Internally, this uses Java's zip library org.apache.tools.zip. If your zip archives each contain many text files it might be faster to drop down into Java and extract them entry by entry, without explicitly unzipped files. look at the source of unzip.m to get some ideas, and also the Java documentation.
I've found 7zip-commandline(Windows) / p7zip(Unix) to be somewhat speedier for this.
[edit]From some quick testing, it seems making a system call to gunzip is faster than using MATLAB's native gunzip. You could give that a try as well.
Just write a new function that imitates basic MATLAB gunzip functionality:
function [] = sunzip(fullfilename,output_dir)

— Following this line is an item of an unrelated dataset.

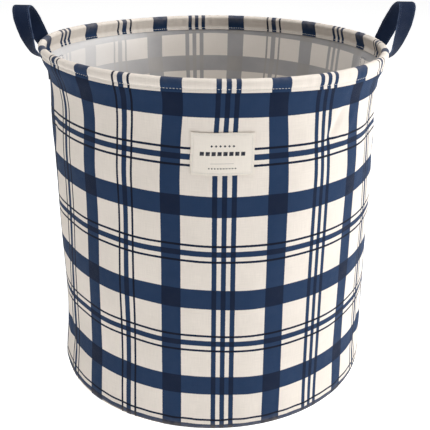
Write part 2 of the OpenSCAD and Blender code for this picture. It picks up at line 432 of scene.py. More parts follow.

if ~exist('output_dir','var'), output_dir = fileparts(fullfilename); end
app_path = '/usr/bin/7za';
switches = ' e'; %extract files ignoring directory structure
options = [' -o' output_dir];
system([app_path switches options '_' fullfilename]);
Then use it as you would use gunzip:
sunzip('/data/time_1000.out.gz',tmp_dir);
With MATLAB's toc timer, I get the following extraction times with 6 uncompressed 114MB ASCII files:
gunzip: 10.15s
sunzip: 7.84s
worked well, just needed a minor change to Max's syntax calling the executable.